Besides regime change and military occupation, even if temporary, the US game plan for Iraq also includes a more ambitious, long-term goal of using Iraq to sow a first seed of democratic rule in the Arab world, where none has grown before.
Attempting to blunt growing criticism abroad that the US has imperial motives in Iraq, Mr. Bush said last week that "a new regime in Iraq would serve as a dramatic and inspiring example of freedom for other nations in the region."
The president compared US goals to post-World War II results in Germany and Japan: "After defeating enemies, we did not leave behind occupying armies, we left constitutions and parliaments." Bush added: "We will remain in Iraq as long as necessary, and not a day more."
Administration confidence may be underpinned by the relative ease with which the Taliban was toppled in Afghanistan. Less than 18 months ago, there were dire warnings that - like the Soviet Union - the US would get bogged down waging war in a nation with a long history of brutally rejecting outside rule. While the verdict on that campaign is still out - and Osama bin Laden is still on the run - it is widely seen as a case study of a low-casualty war with broad regional impact.
The Bush administration argues that Iraq is not Afghanistan. And it aims to revive the Iraq of the 1970s and '80s. Then, the world's second largest producer of oil boasted a modern infrastructure and the highest living standards in the Middle East. It had a thriving middle class, and some of the most sophisticated social services and health systems in the region.

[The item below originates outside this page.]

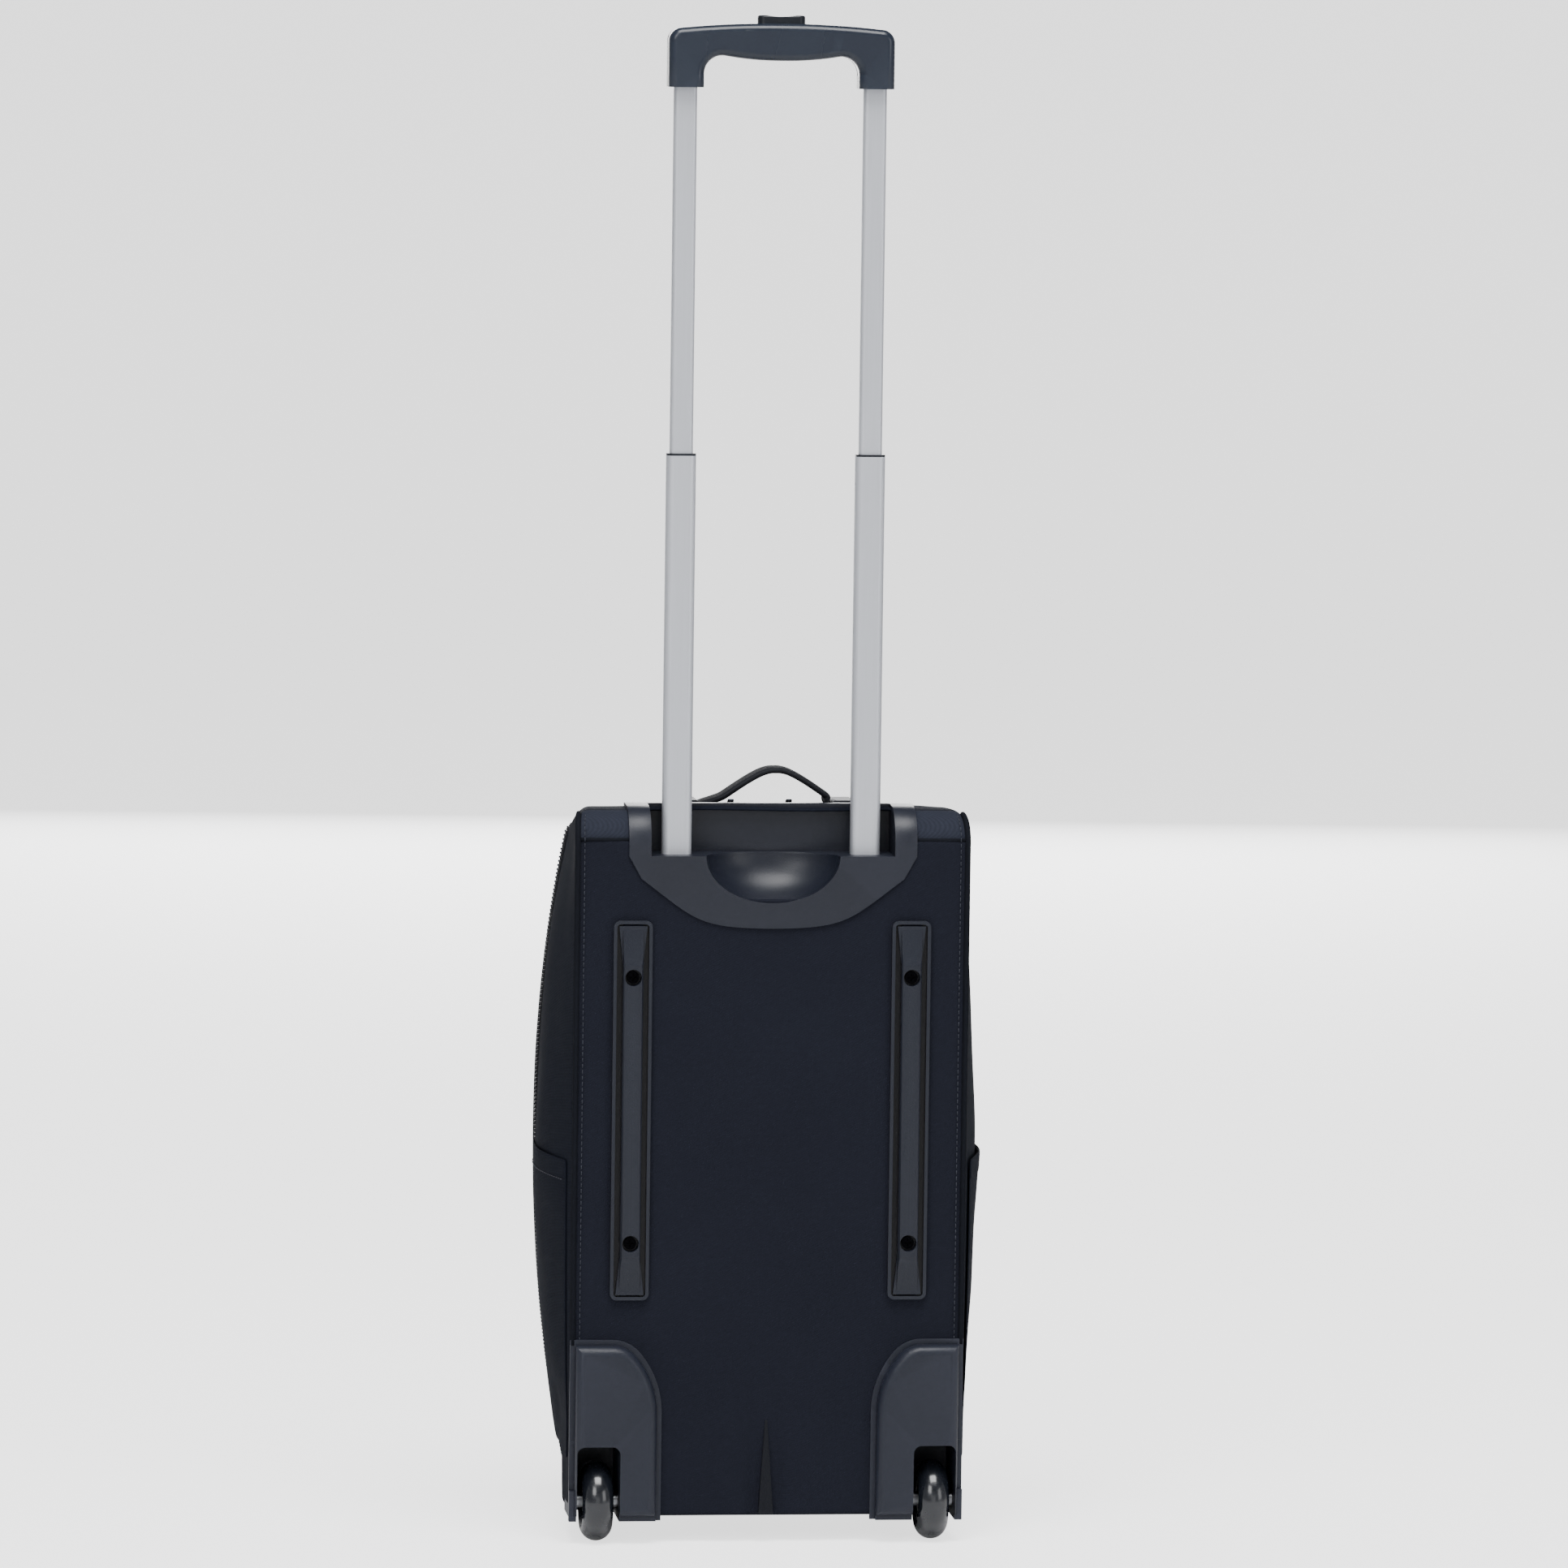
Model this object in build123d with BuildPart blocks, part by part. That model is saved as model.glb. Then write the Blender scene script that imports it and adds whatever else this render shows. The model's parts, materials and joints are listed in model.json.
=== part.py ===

Literacy campaigns spread far and wide, and Iraq's traditional impulse for learning and cosmopolitan life deepened.
But the Iran-Iraq war of the 1980s, and the 1991 Gulf War, hammered modern Iraq. More than 12 years of UN economic sanctions further tore at the social fabric, bringing poverty on a scale not seen here for more than a generation.
Many Iraqis blame the US for that decline. And experts also point out that the US track record on establishing democracies anywhere - especially in the autocratic Arab world - is poor.